- _TASK STATEMENT_: Your task is to copy every line of this material exactly.

- _SOURCE EXCERPT_:
+ + + + + + +
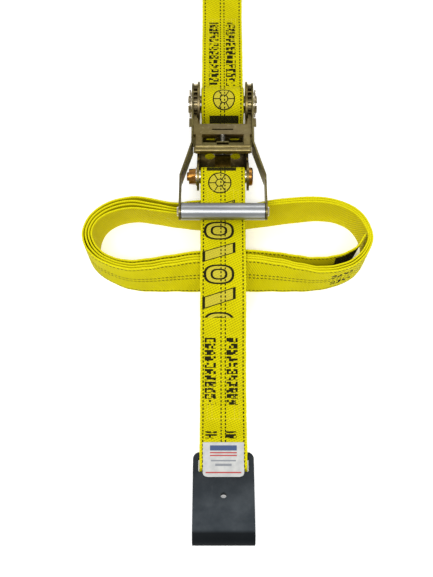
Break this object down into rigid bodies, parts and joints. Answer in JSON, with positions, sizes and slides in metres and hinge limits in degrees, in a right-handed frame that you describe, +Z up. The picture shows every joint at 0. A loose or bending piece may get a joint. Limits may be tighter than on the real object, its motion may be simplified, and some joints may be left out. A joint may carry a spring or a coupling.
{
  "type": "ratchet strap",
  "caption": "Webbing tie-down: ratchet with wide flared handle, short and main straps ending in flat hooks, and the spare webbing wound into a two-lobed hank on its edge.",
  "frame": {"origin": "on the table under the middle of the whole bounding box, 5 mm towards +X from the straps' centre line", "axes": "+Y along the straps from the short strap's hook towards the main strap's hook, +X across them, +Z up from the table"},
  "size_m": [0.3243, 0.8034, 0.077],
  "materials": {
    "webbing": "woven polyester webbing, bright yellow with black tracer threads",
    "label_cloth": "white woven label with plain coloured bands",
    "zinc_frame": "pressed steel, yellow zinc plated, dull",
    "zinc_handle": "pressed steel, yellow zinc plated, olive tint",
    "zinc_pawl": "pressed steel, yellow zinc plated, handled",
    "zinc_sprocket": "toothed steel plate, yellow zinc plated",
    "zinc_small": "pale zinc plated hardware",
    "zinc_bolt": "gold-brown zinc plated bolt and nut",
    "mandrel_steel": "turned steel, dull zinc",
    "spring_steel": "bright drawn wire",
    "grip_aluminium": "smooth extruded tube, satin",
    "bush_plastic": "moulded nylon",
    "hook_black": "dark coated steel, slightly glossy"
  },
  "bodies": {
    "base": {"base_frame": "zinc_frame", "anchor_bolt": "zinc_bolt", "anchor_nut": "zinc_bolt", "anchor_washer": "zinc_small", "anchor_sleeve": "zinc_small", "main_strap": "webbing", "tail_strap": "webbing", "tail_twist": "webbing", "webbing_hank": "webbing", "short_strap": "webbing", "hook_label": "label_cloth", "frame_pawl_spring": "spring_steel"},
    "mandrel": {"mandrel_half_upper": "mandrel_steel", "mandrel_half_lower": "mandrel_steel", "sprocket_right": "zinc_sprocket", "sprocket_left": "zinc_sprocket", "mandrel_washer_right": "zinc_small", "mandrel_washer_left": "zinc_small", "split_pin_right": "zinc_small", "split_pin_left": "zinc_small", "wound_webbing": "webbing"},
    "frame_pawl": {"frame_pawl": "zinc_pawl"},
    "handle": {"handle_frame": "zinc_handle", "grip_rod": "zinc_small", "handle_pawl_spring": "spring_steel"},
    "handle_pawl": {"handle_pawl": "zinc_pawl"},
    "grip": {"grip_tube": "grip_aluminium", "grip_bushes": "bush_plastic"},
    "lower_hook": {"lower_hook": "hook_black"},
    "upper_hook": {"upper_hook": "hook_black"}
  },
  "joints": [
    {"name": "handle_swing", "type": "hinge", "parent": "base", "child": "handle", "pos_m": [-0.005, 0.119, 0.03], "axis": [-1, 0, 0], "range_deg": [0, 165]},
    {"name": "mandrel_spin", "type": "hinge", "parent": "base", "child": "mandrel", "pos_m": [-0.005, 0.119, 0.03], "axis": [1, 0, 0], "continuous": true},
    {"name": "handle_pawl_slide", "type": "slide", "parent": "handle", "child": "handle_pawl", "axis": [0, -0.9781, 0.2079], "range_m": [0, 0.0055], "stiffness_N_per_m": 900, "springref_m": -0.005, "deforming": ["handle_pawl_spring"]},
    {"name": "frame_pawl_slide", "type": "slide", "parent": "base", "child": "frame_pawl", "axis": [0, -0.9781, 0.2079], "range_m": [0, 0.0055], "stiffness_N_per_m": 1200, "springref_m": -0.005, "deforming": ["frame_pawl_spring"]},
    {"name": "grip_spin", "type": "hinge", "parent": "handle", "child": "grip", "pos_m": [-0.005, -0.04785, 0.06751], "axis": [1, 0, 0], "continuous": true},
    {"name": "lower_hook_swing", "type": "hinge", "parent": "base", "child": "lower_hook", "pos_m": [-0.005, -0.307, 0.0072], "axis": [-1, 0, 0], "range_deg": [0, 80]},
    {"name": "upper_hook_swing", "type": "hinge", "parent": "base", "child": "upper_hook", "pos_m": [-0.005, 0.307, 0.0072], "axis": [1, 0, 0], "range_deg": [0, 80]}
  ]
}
+ + + + + + +
- _REPLY TO THE EXERCISE_:
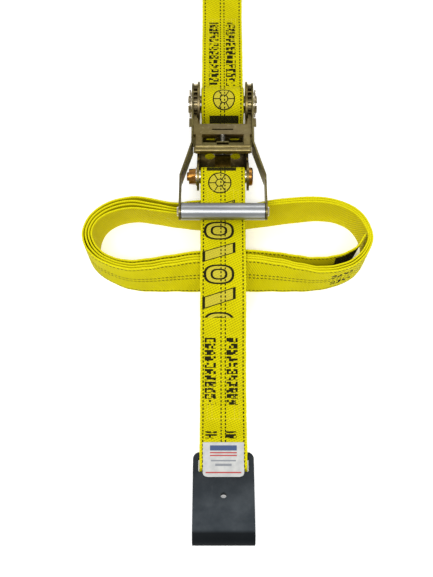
Break this object down into rigid bodies, parts and joints. Answer in JSON, with positions, sizes and slides in metres and hinge limits in degrees, in a right-handed frame that you describe, +Z up. The picture shows every joint at 0. A loose or bending piece may get a joint. Limits may be tighter than on the real object, its motion may be simplified, and some joints may be left out. A joint may carry a spring or a coupling.
{
  "type": "ratchet strap",
  "caption": "Webbing tie-down: ratchet with wide flared handle, short and main straps ending in flat hooks, and the spare webbing wound into a two-lobed hank on its edge.",
  "frame": {"origin": "on the table under the middle of the whole bounding box, 5 mm towards +X from the straps' centre line", "axes": "+Y along the straps from the short strap's hook towards the main strap's hook, +X across them, +Z up from the table"},
  "size_m": [0.3243, 0.8034, 0.077],
  "materials": {
    "webbing": "woven polyester webbing, bright yellow with black tracer threads",
    "label_cloth": "white woven label with plain coloured bands",
    "zinc_frame": "pressed steel, yellow zinc plated, dull",
    "zinc_handle": "pressed steel, yellow zinc plated, olive tint",
    "zinc_pawl": "pressed steel, yellow zinc plated, handled",
    "zinc_sprocket": "toothed steel plate, yellow zinc plated",
    "zinc_small": "pale zinc plated hardware",
    "zinc_bolt": "gold-brown zinc plated bolt and nut",
    "mandrel_steel": "turned steel, dull zinc",
    "spring_steel": "bright drawn wire",
    "grip_aluminium": "smooth extruded tube, satin",
    "bush_plastic": "moulded nylon",
    "hook_black": "dark coated steel, slightly glossy"
  },
  "bodies": {
    "base": {"base_frame": "zinc_frame", "anchor_bolt": "zinc_bolt", "anchor_nut": "zinc_bolt", "anchor_washer": "zinc_small", "anchor_sleeve": "zinc_small", "main_strap": "webbing", "tail_strap": "webbing", "tail_twist": "webbing", "webbing_hank": "webbing", "short_strap": "webbing", "hook_label": "label_cloth", "frame_pawl_spring": "spring_steel"},
    "mandrel": {"mandrel_half_upper": "mandrel_steel", "mandrel_half_lower": "mandrel_steel", "sprocket_right": "zinc_sprocket", "sprocket_left": "zinc_sprocket", "mandrel_washer_right": "zinc_small", "mandrel_washer_left": "zinc_small", "split_pin_right": "zinc_small", "split_pin_left": "zinc_small", "wound_webbing": "webbing"},
    "frame_pawl": {"frame_pawl": "zinc_pawl"},
    "handle": {"handle_frame": "zinc_handle", "grip_rod": "zinc_small", "handle_pawl_spring": "spring_steel"},
    "handle_pawl": {"handle_pawl": "zinc_pawl"},
    "grip": {"grip_tube": "grip_aluminium", "grip_bushes": "bush_plastic"},
    "lower_hook": {"lower_hook": "hook_black"},
    "upper_hook": {"upper_hook": "hook_black"}
  },
  "joints": [
    {"name": "handle_swing", "type": "hinge", "parent": "base", "child": "handle", "pos_m": [-0.005, 0.119, 0.03], "axis": [-1, 0, 0], "range_deg": [0, 165]},
    {"name": "mandrel_spin", "type": "hinge", "parent": "base", "child": "mandrel", "pos_m": [-0.005, 0.119, 0.03], "axis": [1, 0, 0], "continuous": true},
    {"name": "handle_pawl_slide", "type": "slide", "parent": "handle", "child": "handle_pawl", "axis": [0, -0.9781, 0.2079], "range_m": [0, 0.0055], "stiffness_N_per_m": 900, "springref_m": -0.005, "deforming": ["handle_pawl_spring"]},
    {"name": "frame_pawl_slide", "type": "slide", "parent": "base", "child": "frame_pawl", "axis": [0, -0.9781, 0.2079], "range_m": [0, 0.0055], "stiffness_N_per_m": 1200, "springref_m": -0.005, "deforming": ["frame_pawl_spring"]},
    {"name": "grip_spin", "type": "hinge", "parent": "handle", "child": "grip", "pos_m": [-0.005, -0.04785, 0.06751], "axis": [1, 0, 0], "continuous": true},
    {"name": "lower_hook_swing", "type": "hinge", "parent": "base", "child": "lower_hook", "pos_m": [-0.005, -0.307, 0.0072], "axis": [-1, 0, 0], "range_deg": [0, 80]},
    {"name": "upper_hook_swing", "type": "hinge", "parent": "base", "child": "upper_hook", "pos_m": [-0.005, 0.307, 0.0072], "axis": [1, 0, 0], "range_deg": [0, 80]}
  ]
}